# DO THIS
Repeat exactly, and only, the lines from the one that contains "const dough = new" through the one that contains "before = set(bpy.data.objects)", both ends included.

# DATASET SECTION
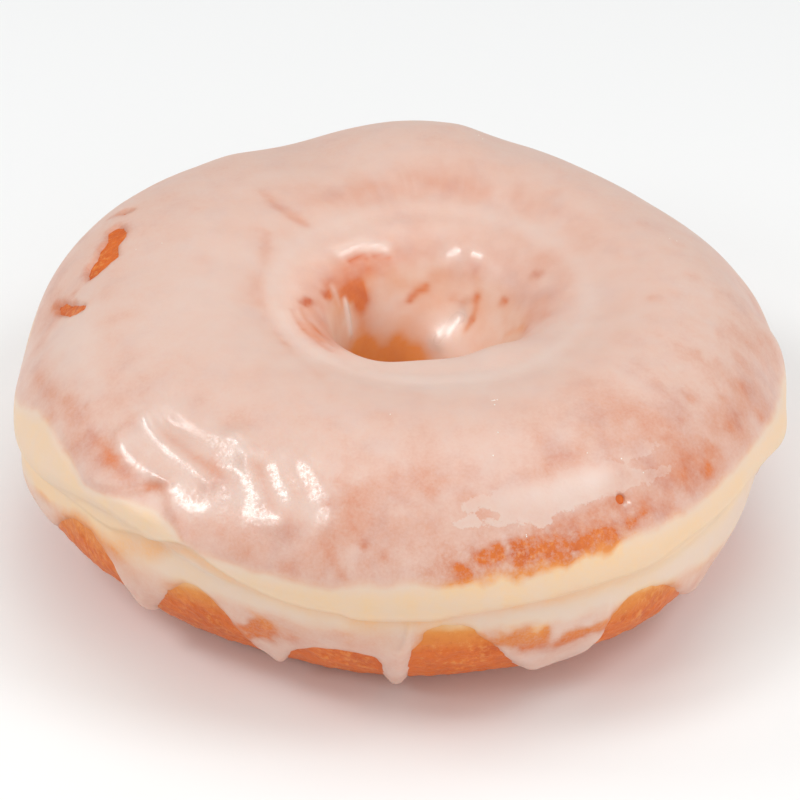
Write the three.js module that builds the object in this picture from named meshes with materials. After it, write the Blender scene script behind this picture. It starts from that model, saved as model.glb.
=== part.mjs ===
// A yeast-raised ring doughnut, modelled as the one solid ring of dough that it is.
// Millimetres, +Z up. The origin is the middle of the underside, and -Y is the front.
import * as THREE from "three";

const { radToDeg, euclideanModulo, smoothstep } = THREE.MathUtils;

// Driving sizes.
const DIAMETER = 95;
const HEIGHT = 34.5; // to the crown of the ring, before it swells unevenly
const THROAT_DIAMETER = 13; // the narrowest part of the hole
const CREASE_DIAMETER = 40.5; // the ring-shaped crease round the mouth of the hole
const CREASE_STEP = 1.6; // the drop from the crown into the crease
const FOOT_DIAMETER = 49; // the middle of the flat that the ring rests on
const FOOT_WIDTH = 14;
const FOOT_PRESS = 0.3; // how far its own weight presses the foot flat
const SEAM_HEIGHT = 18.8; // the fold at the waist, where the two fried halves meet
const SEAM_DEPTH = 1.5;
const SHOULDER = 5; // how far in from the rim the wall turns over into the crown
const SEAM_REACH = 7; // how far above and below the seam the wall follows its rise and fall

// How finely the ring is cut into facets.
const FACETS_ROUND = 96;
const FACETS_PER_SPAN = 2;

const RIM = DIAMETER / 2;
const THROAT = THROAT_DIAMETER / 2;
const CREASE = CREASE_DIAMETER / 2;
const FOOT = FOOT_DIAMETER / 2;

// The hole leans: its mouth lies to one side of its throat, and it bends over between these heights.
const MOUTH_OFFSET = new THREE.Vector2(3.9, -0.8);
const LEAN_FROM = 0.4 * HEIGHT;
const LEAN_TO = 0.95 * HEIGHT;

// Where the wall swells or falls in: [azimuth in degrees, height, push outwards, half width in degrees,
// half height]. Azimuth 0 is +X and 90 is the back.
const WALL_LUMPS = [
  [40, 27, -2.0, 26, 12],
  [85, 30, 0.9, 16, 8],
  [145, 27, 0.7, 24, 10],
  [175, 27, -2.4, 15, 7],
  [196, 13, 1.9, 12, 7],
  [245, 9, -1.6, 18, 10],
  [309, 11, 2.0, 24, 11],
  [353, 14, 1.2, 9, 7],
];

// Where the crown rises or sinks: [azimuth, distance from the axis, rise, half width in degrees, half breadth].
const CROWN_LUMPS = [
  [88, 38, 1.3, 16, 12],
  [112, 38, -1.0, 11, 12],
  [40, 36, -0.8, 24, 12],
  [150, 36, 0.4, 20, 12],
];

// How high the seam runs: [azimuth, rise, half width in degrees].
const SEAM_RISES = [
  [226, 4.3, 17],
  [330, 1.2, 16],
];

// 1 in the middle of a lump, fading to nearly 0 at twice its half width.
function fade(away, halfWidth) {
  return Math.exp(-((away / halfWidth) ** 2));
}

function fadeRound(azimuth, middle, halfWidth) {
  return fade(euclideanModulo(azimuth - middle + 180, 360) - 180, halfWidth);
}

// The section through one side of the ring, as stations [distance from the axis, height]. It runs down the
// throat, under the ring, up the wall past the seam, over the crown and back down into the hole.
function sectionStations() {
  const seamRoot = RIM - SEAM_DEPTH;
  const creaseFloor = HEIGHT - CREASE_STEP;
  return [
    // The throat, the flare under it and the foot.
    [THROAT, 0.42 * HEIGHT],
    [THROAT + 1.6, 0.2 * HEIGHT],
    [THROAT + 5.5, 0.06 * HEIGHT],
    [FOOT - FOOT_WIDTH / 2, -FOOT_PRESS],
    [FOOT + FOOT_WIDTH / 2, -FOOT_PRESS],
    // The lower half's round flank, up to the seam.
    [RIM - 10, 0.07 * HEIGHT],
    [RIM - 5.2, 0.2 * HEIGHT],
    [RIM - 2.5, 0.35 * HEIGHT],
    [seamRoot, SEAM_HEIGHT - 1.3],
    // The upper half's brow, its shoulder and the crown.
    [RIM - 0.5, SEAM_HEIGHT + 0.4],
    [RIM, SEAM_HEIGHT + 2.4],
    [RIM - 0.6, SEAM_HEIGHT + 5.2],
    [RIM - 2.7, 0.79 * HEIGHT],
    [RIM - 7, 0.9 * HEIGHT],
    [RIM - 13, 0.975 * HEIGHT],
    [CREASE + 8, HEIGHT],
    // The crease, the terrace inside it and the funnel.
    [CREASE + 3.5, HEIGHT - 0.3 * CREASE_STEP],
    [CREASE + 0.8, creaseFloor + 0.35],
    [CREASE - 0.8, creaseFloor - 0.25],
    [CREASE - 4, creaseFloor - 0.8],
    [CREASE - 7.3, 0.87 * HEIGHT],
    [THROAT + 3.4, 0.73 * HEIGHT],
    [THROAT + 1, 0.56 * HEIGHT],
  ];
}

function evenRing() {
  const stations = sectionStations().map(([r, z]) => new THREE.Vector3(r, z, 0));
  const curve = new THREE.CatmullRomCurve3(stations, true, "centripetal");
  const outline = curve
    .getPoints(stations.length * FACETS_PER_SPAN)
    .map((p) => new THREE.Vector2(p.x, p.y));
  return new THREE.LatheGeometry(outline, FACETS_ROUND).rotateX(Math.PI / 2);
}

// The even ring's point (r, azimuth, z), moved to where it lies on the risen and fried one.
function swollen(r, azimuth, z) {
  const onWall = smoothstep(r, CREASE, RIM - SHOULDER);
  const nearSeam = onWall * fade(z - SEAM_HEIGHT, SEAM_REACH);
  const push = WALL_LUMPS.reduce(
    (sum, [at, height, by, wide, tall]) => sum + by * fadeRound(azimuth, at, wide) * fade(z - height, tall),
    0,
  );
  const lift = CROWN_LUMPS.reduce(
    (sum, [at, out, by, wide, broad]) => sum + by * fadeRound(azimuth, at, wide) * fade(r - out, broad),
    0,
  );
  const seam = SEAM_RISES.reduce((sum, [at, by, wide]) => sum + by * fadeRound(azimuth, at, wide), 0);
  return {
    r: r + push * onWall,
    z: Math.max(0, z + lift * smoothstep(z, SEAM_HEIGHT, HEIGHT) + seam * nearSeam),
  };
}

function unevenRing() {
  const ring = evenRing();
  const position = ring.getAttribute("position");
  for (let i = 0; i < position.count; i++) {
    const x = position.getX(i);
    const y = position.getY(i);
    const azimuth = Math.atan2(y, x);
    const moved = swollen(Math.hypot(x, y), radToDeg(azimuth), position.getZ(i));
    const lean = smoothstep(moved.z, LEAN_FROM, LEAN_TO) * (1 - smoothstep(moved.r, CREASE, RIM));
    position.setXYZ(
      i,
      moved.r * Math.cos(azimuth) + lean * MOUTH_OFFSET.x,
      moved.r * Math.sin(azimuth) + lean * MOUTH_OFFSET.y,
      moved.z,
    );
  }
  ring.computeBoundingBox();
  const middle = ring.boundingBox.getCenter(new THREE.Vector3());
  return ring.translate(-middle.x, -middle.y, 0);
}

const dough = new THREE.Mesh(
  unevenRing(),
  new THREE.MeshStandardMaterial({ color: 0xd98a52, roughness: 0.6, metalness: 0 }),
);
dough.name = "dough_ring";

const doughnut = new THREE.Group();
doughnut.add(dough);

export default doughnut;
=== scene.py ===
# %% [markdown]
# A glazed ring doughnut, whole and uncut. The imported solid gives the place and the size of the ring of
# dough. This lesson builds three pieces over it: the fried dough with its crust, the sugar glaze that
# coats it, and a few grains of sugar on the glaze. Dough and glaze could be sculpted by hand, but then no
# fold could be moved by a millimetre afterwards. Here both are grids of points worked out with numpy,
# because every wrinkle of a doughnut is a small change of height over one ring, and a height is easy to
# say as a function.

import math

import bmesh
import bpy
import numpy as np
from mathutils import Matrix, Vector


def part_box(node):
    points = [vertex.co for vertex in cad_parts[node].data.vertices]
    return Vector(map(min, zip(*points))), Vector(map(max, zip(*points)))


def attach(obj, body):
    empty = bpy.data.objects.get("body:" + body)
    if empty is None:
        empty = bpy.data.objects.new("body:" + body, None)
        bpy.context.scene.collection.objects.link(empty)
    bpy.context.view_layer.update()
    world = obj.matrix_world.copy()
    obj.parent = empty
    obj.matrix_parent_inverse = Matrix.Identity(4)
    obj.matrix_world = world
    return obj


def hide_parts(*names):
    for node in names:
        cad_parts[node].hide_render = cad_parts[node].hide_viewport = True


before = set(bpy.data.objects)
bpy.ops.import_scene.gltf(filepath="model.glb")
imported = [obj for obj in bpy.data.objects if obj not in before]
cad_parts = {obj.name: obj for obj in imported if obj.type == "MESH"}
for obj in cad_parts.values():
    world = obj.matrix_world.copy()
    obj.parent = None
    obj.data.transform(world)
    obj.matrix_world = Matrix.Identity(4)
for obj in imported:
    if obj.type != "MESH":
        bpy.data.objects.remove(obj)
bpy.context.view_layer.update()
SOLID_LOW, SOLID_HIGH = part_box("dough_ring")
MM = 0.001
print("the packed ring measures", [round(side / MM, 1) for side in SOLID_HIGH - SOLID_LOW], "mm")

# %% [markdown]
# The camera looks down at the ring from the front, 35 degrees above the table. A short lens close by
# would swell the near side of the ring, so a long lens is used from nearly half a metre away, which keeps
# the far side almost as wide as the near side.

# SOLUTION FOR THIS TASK
const dough = new THREE.Mesh(
  unevenRing(),
  new THREE.MeshStandardMaterial({ color: 0xd98a52, roughness: 0.6, metalness: 0 }),
);
dough.name = "dough_ring";

const doughnut = new THREE.Group();
doughnut.add(dough);

export default doughnut;
=== scene.py ===
# %% [markdown]
# A glazed ring doughnut, whole and uncut. The imported solid gives the place and the size of the ring of
# dough. This lesson builds three pieces over it: the fried dough with its crust, the sugar glaze that
# coats it, and a few grains of sugar on the glaze. Dough and glaze could be sculpted by hand, but then no
# fold could be moved by a millimetre afterwards. Here both are grids of points worked out with numpy,
# because every wrinkle of a doughnut is a small change of height over one ring, and a height is easy to
# say as a function.

import math

import bmesh
import bpy
import numpy as np
from mathutils import Matrix, Vector


def part_box(node):
    points = [vertex.co for vertex in cad_parts[node].data.vertices]
    return Vector(map(min, zip(*points))), Vector(map(max, zip(*points)))


def attach(obj, body):
    empty = bpy.data.objects.get("body:" + body)
    if empty is None:
        empty = bpy.data.objects.new("body:" + body, None)
        bpy.context.scene.collection.objects.link(empty)
    bpy.context.view_layer.update()
    world = obj.matrix_world.copy()
    obj.parent = empty
    obj.matrix_parent_inverse = Matrix.Identity(4)
    obj.matrix_world = world
    return obj


def hide_parts(*names):
    for node in names:
        cad_parts[node].hide_render = cad_parts[node].hide_viewport = True


before = set(bpy.data.objects)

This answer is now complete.